In this article, we have examined a production-inventory dynamic control system for discounted, average, and pathwise average cost criterion for risk-neutral cost (i.e., the expectation of the total cost) criterion. Here, the demands arrive at the production workshop according to a Poisson process, and the processing time of the customer’s demands is exponentially distributed. Each production is one unit and the production is kept running until the inventory level becomes sufficiently large, and the production is on a make-to-order basis. We assume that the production time of an item follows an exponential distribution and that the amount of time for the item produced to reach the retail shop is negligible. In addition, we have assumed that no new customer joins the queue when there is a void inventory. This yields an explicit product-form solution for the steady-state probability vector of the system. We further discuss the policy and value iteration algorithms for each cost criterion. Using these algorithms, we obtain the optimal production rate that minimizes the discounted/average/pathwise average total cost per production using a Markov decision process approach. Through numerical experiments, we validate the discussed algorithms and analyze how different parameters affect the optimal policies. Finally, we briefly discuss the dynamic production-inventory system through semi-Markov process as a special case.
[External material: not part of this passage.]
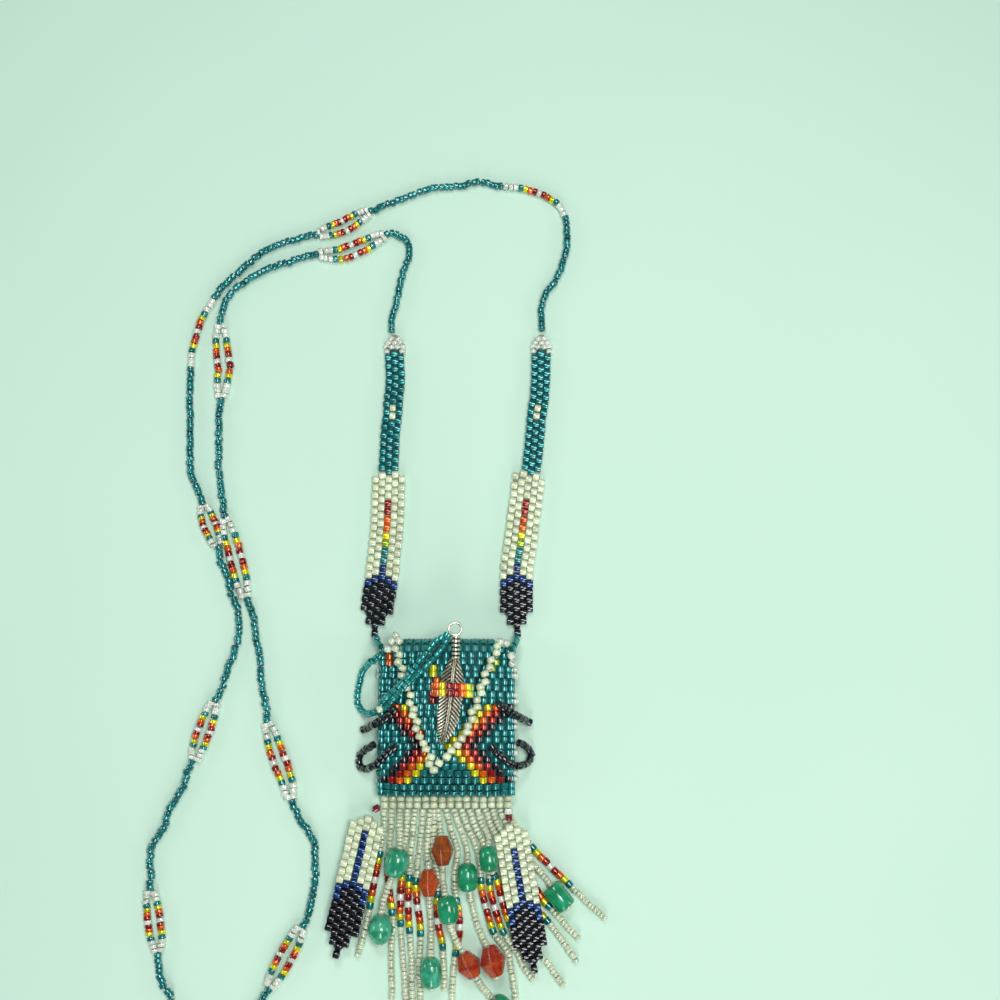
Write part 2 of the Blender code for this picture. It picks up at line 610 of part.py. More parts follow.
def add_base_edging():
    """The row of white beads under the pouch, one to a column, that the fringe hangs from."""
    step = COLUMN_PITCH / 2
    top_y = POUCH_BOTTOM_Y - GAP

    def top(i, j):
        groove = GROOVE if i % 2 == 0 else 0.0
        return (-HALF_WIDTH + step * i, top_y - BASE_EDGING_LENGTH * j, GAP + THICKNESS - groove)

    def under(i, j):
        return (-HALF_WIDTH + step * i, top_y - BASE_EDGING_LENGTH * j, GAP)

    columns = 2 * POUCH_COLUMNS

    def kept(i, j):
        return 0 <= i < columns and j == 0

    return add_sheet("base_edging", columns, 1, kept, top, under, lambda i, j: "white", flat=True)


def add_toggle_band():
    """A woven bridge over the feather: an arch of two rows of beads with its feet on the flap."""
    middle = at_pixel(451, 690, 11.0)
    foot_z = front_height(BAND_HALF_WIDTH, middle[1]) + GAP + THICKNESS + GAP
    wall = 1.2
    stations = 12
    rings = []
    for k in range(stations + 1):
        angle = math.pi * k / stations
        cosine, sine = -math.cos(angle), math.sin(angle) ** 0.6
        ring = []
        for share, y in [(1, 0.5), (0.86, 0.0), (1, -0.5)]:
            x = (BAND_HALF_WIDTH - (1 - share) * wall) * cosine
            z = (BAND_HEIGHT - (1 - share) * wall) * sine
            ring.append((middle[0] + x, middle[1] + BAND_LENGTH * y, foot_z + z))
        for y in (-0.5, 0.5):
            x = (BAND_HALF_WIDTH - wall) * cosine
            z = (BAND_HEIGHT - wall) * sine
            ring.append((middle[0] + x, middle[1] + BAND_LENGTH * y, foot_z + z))
        rings.append(ring)
    colours = ["orange", "orange", "yellow", "yellow", "red", "red"]
    return add_rings("toggle_band", rings, lambda i, k: (colours + colours[::-1])[i])


def add_feather():
    """A cast feather: a barbed blade with a raised spine, a coiled neck and a hanging ring, in one piece."""
    stations = 25
    middle = smooth_curve(places([p[:2] for p in FEATHER_BLADE], FEATHER_Z))
    lengths = arc_lengths(middle)
    knots = np.linspace(0.0, lengths[-1], len(FEATHER_BLADE))
    scale = CAMERA_AWAY * math.cos(CAMERA_TILT) / FOCAL_PIXELS
    widths = [p[2] * scale for p in FEATHER_BLADE]
    distances = np.linspace(0.0, lengths[-1], stations)
    spine = along(middle, distances)
    rings = []
    for k, place in enumerate(spine):
        heading = spine[min(k + 1, stations - 1)] - spine[max(k - 1, 0)]
        heading /= np.linalg.norm(heading)
        across = np.array([-heading[1], heading[0], 0.0])
        wide = float(np.interp(distances[k], knots, widths))
        barb = 1.0 if k % 2 else 0.84
        raised = 0.12 if k % 2 else -0.08
        ring = []
        for share, z in [
            (-1.0, 0.0), (-1.0, FEATHER_EDGE), (-0.55, 0.7 + raised), (-0.14, 0.72),
            (0.0, FEATHER_SPINE), (0.14, 0.72), (0.55, 0.7 + raised), (1.0, FEATHER_EDGE), (1.0, 0.0),
        ]:  # fmt: skip
            swept = heading * 0.35 * abs(share) * min(1.0, wide)
            reach = share * wide * (barb if abs(share) > 0.9 else 1.0)
            ring.append(place + across * reach + swept + [0.0, 0.0, z])
        rings.append(ring)
    blade = add_rings("feather_charm", rings, lambda i, k: "silver")

    coils = 11
    ends = places(FEATHER_NECK, FEATHER_Z + 0.8)
    neck_rings = []
    for k in range(coils):
        place = ends[0] + (ends[1] - ends[0]) * k / (coils - 1)
        size = 0.8 if k % 2 else 0.62
        angles = [2 * math.pi * n / 8 for n in range(8)]
        neck_rings.append([place + [size * math.cos(a), 0.0, size * math.sin(a)] for a in angles])
    neck = add_rings("feather_neck", neck_rings, lambda i, k: "silver")

    hub = at_pixel(*FEATHER_RING, FEATHER_Z + 0.8)
    loop_rings = []
    for k in range(14):
        turn = 2 * math.pi * k / 14
        outward = np.array([math.cos(turn), math.sin(turn), 0.0])
        angles = [2 * math.pi * n / 6 for n in range(6)]
        ring = []
        for angle in angles:
            reach = RING_RADIUS + RING_WIRE * math.cos(angle)
            ring.append(hub + outward * reach + [0.0, 0.0, RING_WIRE * math.sin(angle)])
        loop_rings.append(ring)
    loop = add_rings("feather_ring", loop_rings, lambda i, k: "silver", closed=True)

    for helper in (neck, loop):
        helper.hide_render = True
        helper.display_type = "WIRE"
        join = blade.modifiers.new("Join " + helper.name, "BOOLEAN")
        join.operation = "UNION"
        join.solver = "EXACT"
        join.object = helper
    return blade


def add_band(name, axis, plan, height, colour):
    """A flat woven band along an axis. Rows are half a bead apart from one column to the next.

    plan lists (half rows, beads across). colour(column, half row) names a bead's finish.
    """
    lines = [-2.5, -2.0, -1.5, -1.0, 0.0, 1.0, 1.5, 2.0, 2.5]
    columns = [-2, -2, -1, -1, 0, 1, 1, 2]
    narrow = {5: range(0, 8), 3: range(2, 6), 1: range(3, 5)}
    width = [beads for half_rows, beads in plan for _ in range(half_rows)]
    curve = smooth_curve(places(axis, height))
    distances = np.linspace(0.0, arc_lengths(curve)[-1], len(width) + 1)
    middle = along(curve, distances)
    headings = np.gradient(middle, axis=0)
    headings /= np.linalg.norm(headings, axis=1)[:, None]

    def place(i, j, z):
        single = width[min(j, len(width) - 1)] == 1
        share = lines[i] / 2 if single else lines[i]
        across = np.array([-headings[j][1], headings[j][0], 0.0])
        return middle[j] + across * share * BEAD_LENGTH + [0.0, 0.0, z]

    def top(i, j):
        if lines[i] % 1:
            return place(i, j, THICKNESS - GROOVE * 0.7)
        return place(i, j, THICKNESS - (GROOVE if (i // 2 + j) % 2 else 0.0))

    def under(i, j):
        return place(i, j, 0.0)

    def kept(i, j):
        return 0 <= j < len(width) and i in narrow[width[j]]

    return add_sheet(name, 8, len(width), kept, top, under, lambda i, j: colour(columns[i], j), flat=True)


def strap_colour(column, half_row):
    """White cap, teal with two white beads, white with a spine of colours, and a dark tip."""
    if half_row < 4:
        return "white"
    if half_row < 36:
        return "white" if column == 0 and 18 <= half_row < 22 else "teal"
    if half_row < 61:
        spine = (half_row - 41) // 2
        return SPINE[spine] if column == 0 and 0 <= spine < len(SPINE) else "white"
    return "blue" if half_row < 62 + abs(column) else "gunmetal"


def pendant_colour(column, half_row):
    """White with a blue spine and shoulders, and a dark tip."""
    if half_row < 17:
        return "blue" if column == 0 and half_row >= 4 else "white"
    return "blue" if half_row < 18 + abs(column) else "gunmetal"


def fringe_route(strand):
    """A fringe strand's route, which starts just below the base edging."""
    route = places(FRINGE[strand - 1], FRINGE_Z)
    route[0][1] = BASE_BOTTOM_Y - 2 * GAP
    return route


def accent_heading(route, point):
    heading = route[min(point + 1, len(route) - 1)] - route[point - 1]
    return heading / np.linalg.norm(heading)


def add_fringe(strand):
    """A fringe strand as a tube, which runs straight through each accent bead on it."""
    route = fringe_route(strand)
    curve = smooth_curve(route)
    lengths = arc_lengths(curve)
    distances = np.linspace(0.0, lengths[-1], round(lengths[-1] / (2.5 * STRAND_DIAMETER)) + 1)
    stops = dict(zip(distances, along(curve, distances)))
    for _, on_strand, point, _, _, _, length in ACCENTS:
        if on_strand != strand:
            continue
        middle = lengths[point * CURVE_STEPS]
        reach = length / 2 + 2 * GAP
        stops = {d: p for d, p in stops.items() if abs(d - middle) > reach + 0.6}
        for side in (-reach, reach):
            stops[middle + side] = route[point] + side * accent_heading(route, point)
    points = [stops[d] for d in sorted(stops)]
    return add_tube(f"fringe_{strand:02d}", points, STRAND_DIAMETER, "white")


def add_accent(name, strand, point, finish, profile, width, length):
    """A turned glass bead with its bore around the strand it is threaded on."""
    route = fringe_route(strand)
    heading = accent_heading(route, point)
    across = np.cross(heading, [0.0, 0.0, 1.0])
    across /= np.linalg.norm(across)
    upward = np.cross(across, heading)
    section = [(t * length / 2, max(r * width / 2, ACCENT_BORE / 2 + 0.25)) for t, r in PROFILES[profile]]
    section += [(length / 2, ACCENT_BORE / 2), (-length / 2, ACCENT_BORE / 2)]
    rings = []
    for k in range(8):
        turn = 2 * math.pi * (k + 0.5) / 8
        out = math.cos(turn) * across + math.sin(turn) * upward
        rings.append([route[point] + heading * t + out * r for t, r in section])
    return add_rings(name, rings, lambda i, k: finish, closed=True)


clear_scene()
MATERIALS = make_finishes()
POUCH_BOTTOM_Y = pouch_rows()[-1]
BASE_BOTTOM_Y = POUCH_BOTTOM_Y - GAP - BASE_EDGING_LENGTH

add_pouch()
add_flap()
add_flap_edging()
add_side_edging("side_edging_left", -1)
add_side_edging("side_edging_right", 1)
add_base_edging()
add_toggle_band()
add_feather()

add_band("strap_left", STRAP_LEFT_AXIS, STRAP_PLAN, 0.0, strap_colour)
add_band("strap_right", STRAP_RIGHT_AXIS, STRAP_PLAN, 0.0, strap_colour)
add_band("pendant_left", PENDANT_LEFT_AXIS, PENDANT_PLAN, 1.6, pendant_colour)
add_band("pendant_right", PENDANT_RIGHT_AXIS, PENDANT_PLAN, 1.6, pendant_colour)
add_strand("strap_link_left", STRAP_LINK_LEFT, 0.0, TETHER_DIAMETER, "teal")
add_strand("strap_link_right", STRAP_LINK_RIGHT, 0.0, TETHER_DIAMETER, "teal")
add_strand("pendant_link_left", PENDANT_LINK_LEFT, 0.0, TETHER_DIAMETER, "red")
add_strand("pendant_link_right", PENDANT_LINK_RIGHT, 0.0, TETHER_DIAMETER, "red")

add_strand("loop_left_upper", LOOP_LEFT_UPPER, 0.0, LOOP_DIAMETER, "gunmetal")
add_strand("loop_right_upper", LOOP_RIGHT_UPPER, 0.0, LOOP_DIAMETER, "gunmetal")
add_strand("loop_left_lower", LOOP_LEFT_LOWER, 0.0, LOOP_DIAMETER, "gunmetal")
add_strand("loop_right_lower", LOOP_RIGHT_LOWER, 0.0, LOOP_DIAMETER, "gunmetal")
add_strand("tether_loop", TETHER, 0.0, TETHER_DIAMETER, "teal")

for strand in range(1, len(FRINGE) + 1):
    add_fringe(strand)
for accent in ACCENTS:
    add_accent(*accent)

neck_curve = smooth_curve(places(NECK, NECK_Z))
add_tube("neck_strand", lay_points(neck_curve, 3.0, 11.0, math.radians(16)), NECK_DIAMETER, "teal")
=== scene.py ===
"""Looks of the beaded medicine bag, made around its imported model.

Every bead is made here: woven panels are rows of cylinder beads set half a bead apart from one column to the
next, and strands are beads threaded along the routes of the part. Sizes are in metres; the routes are written
as the photograph's columns and rows with a height in millimetres, and at_pixel() turns them into places.
"""
import math

import bpy
import numpy as np
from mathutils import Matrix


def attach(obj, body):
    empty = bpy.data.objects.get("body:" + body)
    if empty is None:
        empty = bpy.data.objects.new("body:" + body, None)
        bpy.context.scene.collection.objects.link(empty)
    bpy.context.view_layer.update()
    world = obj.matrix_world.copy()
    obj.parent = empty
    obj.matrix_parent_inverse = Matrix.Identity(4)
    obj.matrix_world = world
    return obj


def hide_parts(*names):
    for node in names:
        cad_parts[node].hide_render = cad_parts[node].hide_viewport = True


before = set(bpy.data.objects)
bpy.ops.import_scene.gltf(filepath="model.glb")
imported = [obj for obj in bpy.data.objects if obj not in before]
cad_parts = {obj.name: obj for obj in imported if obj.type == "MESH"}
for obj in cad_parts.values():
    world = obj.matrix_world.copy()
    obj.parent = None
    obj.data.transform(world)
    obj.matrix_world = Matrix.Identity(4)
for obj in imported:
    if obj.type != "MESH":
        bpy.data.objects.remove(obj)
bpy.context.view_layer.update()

MM = 0.001
CHANCE = np.random.default_rng(11)  # the beads' small differences, the same each run

# Camera and routes

PHOTO_PIXELS = 1000.0
FOCAL_PIXELS = 1389.0
CAMERA_AWAY = 0.278
CAMERA_TILT = math.atan(0.18)
AIM_X, AIM_Y = 0.0103, 0.0444
CURVE_STEPS = 12

SINE, COSINE = math.sin(CAMERA_TILT), math.cos(CAMERA_TILT)
CAMERA_PLACE = np.array([AIM_X, AIM_Y - CAMERA_AWAY * SINE, CAMERA_AWAY * COSINE])

view = bpy.data.cameras.new("camera")
view.lens = view.sensor_width * FOCAL_PIXELS / PHOTO_PIXELS
camera = bpy.data.objects.new("camera", view)
camera.location = CAMERA_PLACE
camera.rotation_euler = (CAMERA_TILT, 0.0, 0.0)
bpy.context.scene.collection.objects.link(camera)
bpy.context.scene.camera = camera


def at_pixel(column, row, height=0.0):
    """The place at a height in millimetres that the camera sees at this column and row."""
    across, up = np.array([column - PHOTO_PIXELS / 2, PHOTO_PIXELS / 2 - row]) / FOCAL_PIXELS
    ray = np.array([across, up * COSINE + SINE, up * SINE - COSINE])
    return CAMERA_PLACE + ray * (height * MM - CAMERA_PLACE[2]) / ray[2]


def places(points, height=0.0):
    """Places of (column, row) or (column, row, height) points."""
    return np.array([at_pixel(p[0], p[1], p[2] if len(p) > 2 else height) for p in points])


def smooth_curve(points):
    """Catmull-Rom: between b and c the curve is half of 2b + (c-a)t + (2a-5b+4c-d)t2 + (3b-a-3c+d)t3."""
    padded = np.vstack([2 * points[0] - points[1], points, 2 * points[-1] - points[-2]])
    a, b, c, d = (padded[k : len(padded) - 3 + k, None, :] for k in range(4))
    t = np.linspace(0.0, 1.0, CURVE_STEPS, endpoint=False)[None, :, None]
    curve = 0.5 * (2 * b + (c - a) * t + (2 * a - 5 * b + 4 * c - d) * t**2 + (3 * b - a - 3 * c + d) * t**3)
    return np.vstack([curve.reshape(-1, 3), points[-1]])


def unit(vectors):
    """The vectors, each made one long."""
    return vectors / np.linalg.norm(vectors, axis=-1, keepdims=True)


def leftward(heading):
    """Level directions square to these headings, to their left: (-y, x, 0)."""
    return np.stack([-heading[:, 1], heading[:, 0], np.zeros(len(heading))], -1)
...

Our proposed model with service time, production time, or lead time following a general distribution can be direct extensions of this work. Another potential research would be to conduct the same analysis under the risk-sensitive utility (i.e., the expectation of the exponential of the total cost) cost criterion, which provides more comprehensive protection from risk than the risk-neutral case.